2. Todo esse trecho, que conta um pouco da história dos lantanídeos, está no livro “Asimov ‘s new guide to science” de Isaac Asimov. Para quem se encanta com ciência, é um livro fundamental. Apesar de ter quase 40 anos (foi lançado em 1984), continua sendo um pilar da divulgação científica.
3. Dois textos incríveis sobre a tabela Periódica:
4. Na era moderna, comparando as propriedades físicas dos elementos e com o advento da técnica de espectroscopia de raios X, os 15 terras raras foram alocados na janelinha dos lantanídeos, logo abaixo do Itérbio (Família 3A).

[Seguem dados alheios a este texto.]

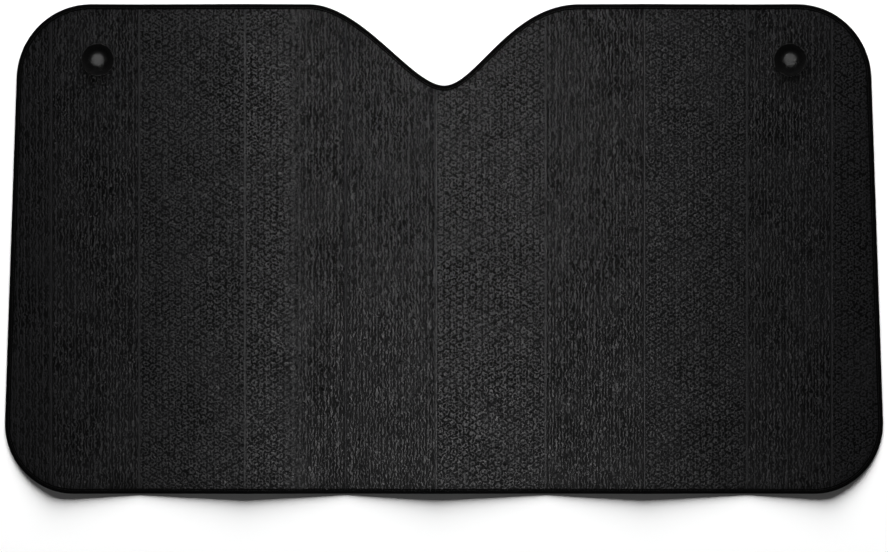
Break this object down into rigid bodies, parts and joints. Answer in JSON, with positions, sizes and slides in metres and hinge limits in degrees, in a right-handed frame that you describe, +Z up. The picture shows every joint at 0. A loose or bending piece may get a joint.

5. Olha só que legal a origem de cada um dos nomes dos lantanídeos, começando por ele:
- Lantânio : da palavra grega que significa escondido
- Cério : homenagem ao planeta anão Ceres
- Praseodímio : do grego “gêmeo verde”, decorrente da linha verde observada na sua análise espectroscópica
- Neodímio : novo gêmeo
- Promécio : homenagem à Prometeu, titã da mitologia grega, que roubou o fogo do céu e o deu à humanidade
- Samário : de samarskita, mineral onde ele foi encontrado
- Európio : de Europa
- Gadolínio : homenagem ao John Gadolínio
- Térbio : de Ytterby, vilarejo sueco donde ele foi encontrado
- Disprósio: do grego “difícil de chegar”
- Hólmio : de Estocolmo
- Érbio : também de Ytterby
- Túlio : de Thule, antigo nome da Escandinávia
- Itérbio : novamente de Ytterby
- Lutero : de Lutetia, antigo nome de Paris
6. As telas de LED (celulares, TVs), sensores ópticos, lasers, lâmpadas fluorescentes usam esse óxido em um material chamado de fósforo vermelho. Os fósforos vermelhos não são palitos de fósforo (para fazer fogo), mas sim fósforos no sentido de “fosforescentes”, ou seja, materiais que emitem luz quando excitados.
7. Faltando falta de legislação para esse tipo específico de mineração, a notícia mais recente é de que a única empresa que explora terras raras no Brasil é dos USA e exporta o produto refinado para a China. A largada nem foi dada e já estamos para trás.